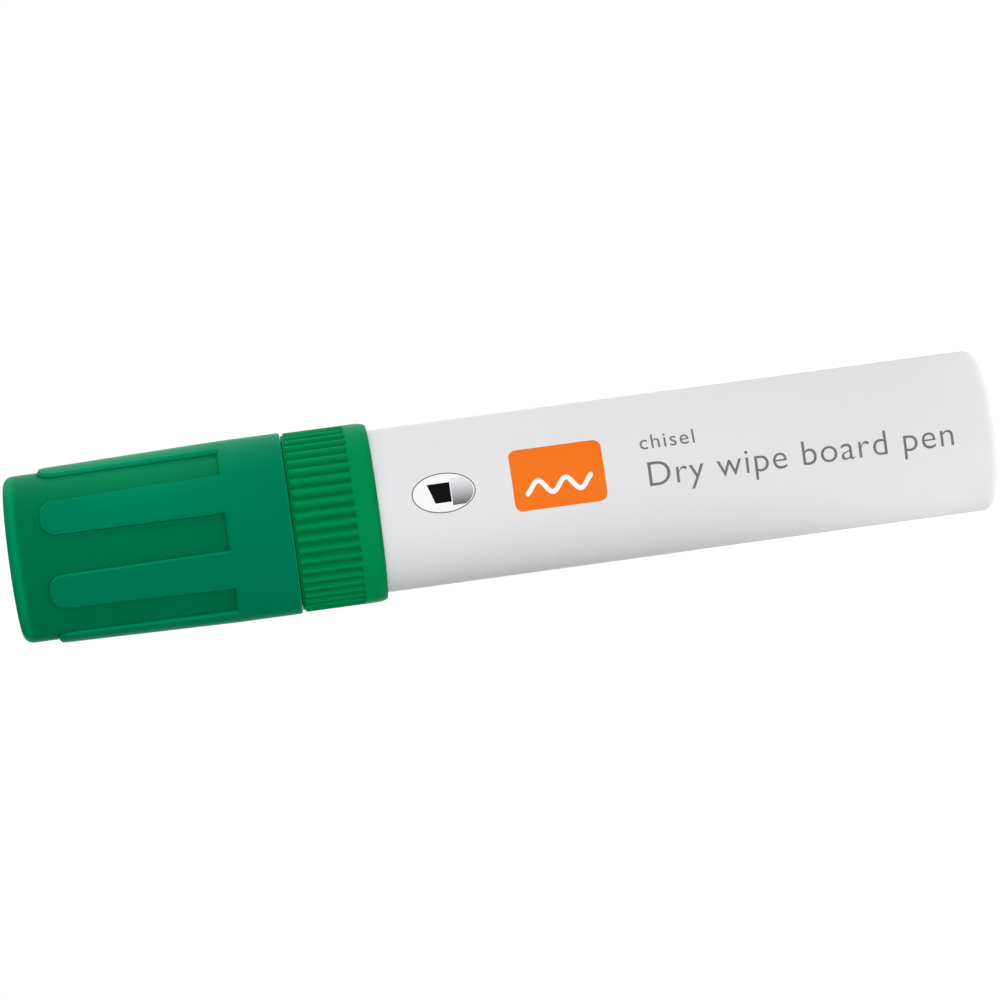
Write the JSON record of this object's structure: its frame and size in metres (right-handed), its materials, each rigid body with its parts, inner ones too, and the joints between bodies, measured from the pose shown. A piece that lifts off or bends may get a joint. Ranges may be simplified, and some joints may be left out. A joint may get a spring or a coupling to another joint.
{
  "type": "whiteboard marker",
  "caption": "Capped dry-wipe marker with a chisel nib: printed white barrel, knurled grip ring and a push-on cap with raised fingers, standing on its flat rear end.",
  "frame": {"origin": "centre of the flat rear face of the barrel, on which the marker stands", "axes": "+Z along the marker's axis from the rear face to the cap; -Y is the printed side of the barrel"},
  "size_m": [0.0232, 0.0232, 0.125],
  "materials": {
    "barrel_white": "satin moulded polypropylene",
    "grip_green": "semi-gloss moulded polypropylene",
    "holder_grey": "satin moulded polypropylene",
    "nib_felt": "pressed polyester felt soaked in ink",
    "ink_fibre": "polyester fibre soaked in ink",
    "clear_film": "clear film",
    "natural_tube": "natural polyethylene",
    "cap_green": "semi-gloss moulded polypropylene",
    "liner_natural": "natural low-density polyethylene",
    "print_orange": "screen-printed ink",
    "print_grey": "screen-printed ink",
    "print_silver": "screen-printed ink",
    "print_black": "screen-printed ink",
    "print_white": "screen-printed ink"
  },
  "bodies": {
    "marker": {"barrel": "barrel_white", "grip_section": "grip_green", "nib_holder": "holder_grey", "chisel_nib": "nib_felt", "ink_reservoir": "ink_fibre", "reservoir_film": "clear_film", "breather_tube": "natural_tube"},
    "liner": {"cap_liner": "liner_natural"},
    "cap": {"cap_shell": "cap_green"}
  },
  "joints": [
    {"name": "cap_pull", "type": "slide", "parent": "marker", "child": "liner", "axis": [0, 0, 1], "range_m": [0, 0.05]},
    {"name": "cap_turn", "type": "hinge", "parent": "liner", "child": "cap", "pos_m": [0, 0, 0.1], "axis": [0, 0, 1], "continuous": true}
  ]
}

────────

[Work instructions]
Copy all of the data exactly.

[The response]
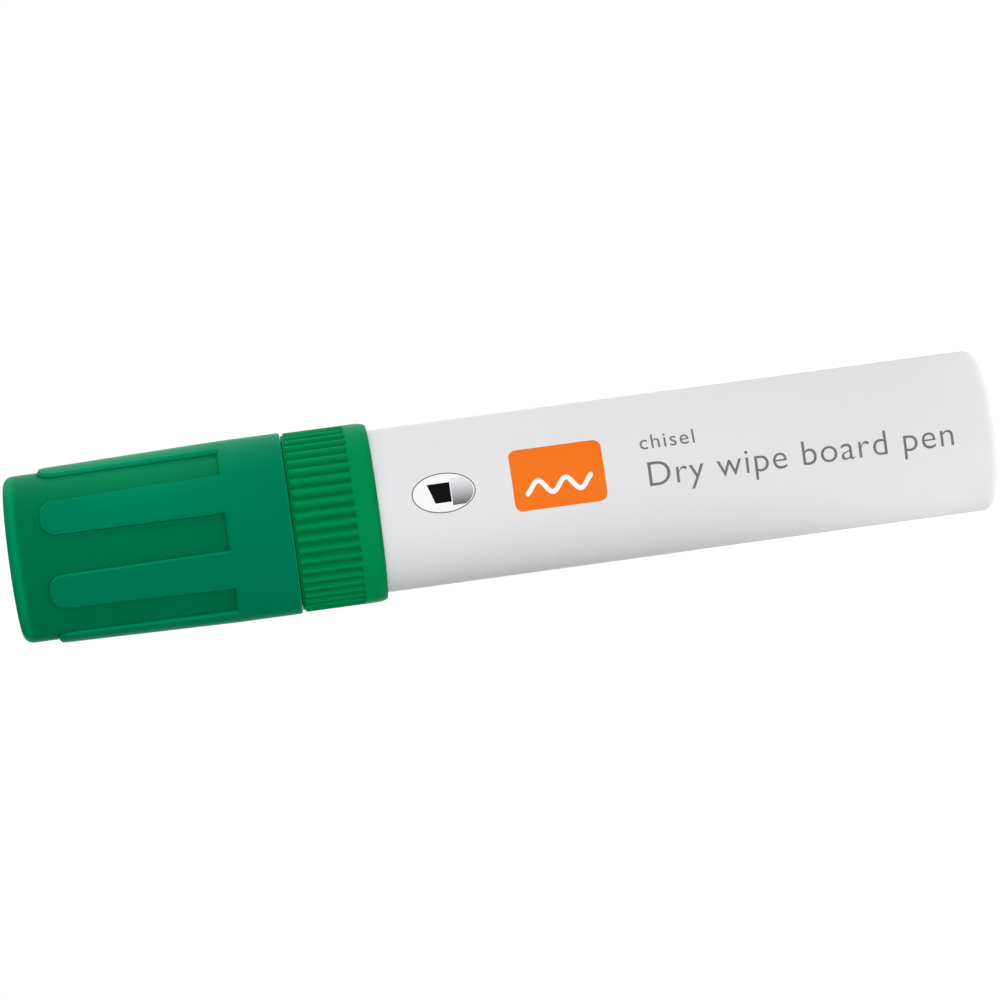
Write the JSON record of this object's structure: its frame and size in metres (right-handed), its materials, each rigid body with its parts, inner ones too, and the joints between bodies, measured from the pose shown. A piece that lifts off or bends may get a joint. Ranges may be simplified, and some joints may be left out. A joint may get a spring or a coupling to another joint.
{
  "type": "whiteboard marker",
  "caption": "Capped dry-wipe marker with a chisel nib: printed white barrel, knurled grip ring and a push-on cap with raised fingers, standing on its flat rear end.",
  "frame": {"origin": "centre of the flat rear face of the barrel, on which the marker stands", "axes": "+Z along the marker's axis from the rear face to the cap; -Y is the printed side of the barrel"},
  "size_m": [0.0232, 0.0232, 0.125],
  "materials": {
    "barrel_white": "satin moulded polypropylene",
    "grip_green": "semi-gloss moulded polypropylene",
    "holder_grey": "satin moulded polypropylene",
    "nib_felt": "pressed polyester felt soaked in ink",
    "ink_fibre": "polyester fibre soaked in ink",
    "clear_film": "clear film",
    "natural_tube": "natural polyethylene",
    "cap_green": "semi-gloss moulded polypropylene",
    "liner_natural": "natural low-density polyethylene",
    "print_orange": "screen-printed ink",
    "print_grey": "screen-printed ink",
    "print_silver": "screen-printed ink",
    "print_black": "screen-printed ink",
    "print_white": "screen-printed ink"
  },
  "bodies": {
    "marker": {"barrel": "barrel_white", "grip_section": "grip_green", "nib_holder": "holder_grey", "chisel_nib": "nib_felt", "ink_reservoir": "ink_fibre", "reservoir_film": "clear_film", "breather_tube": "natural_tube"},
    "liner": {"cap_liner": "liner_natural"},
    "cap": {"cap_shell": "cap_green"}
  },
  "joints": [
    {"name": "cap_pull", "type": "slide", "parent": "marker", "child": "liner", "axis": [0, 0, 1], "range_m": [0, 0.05]},
    {"name": "cap_turn", "type": "hinge", "parent": "liner", "child": "cap", "pos_m": [0, 0, 0.1], "axis": [0, 0, 1], "continuous": true}
  ]
}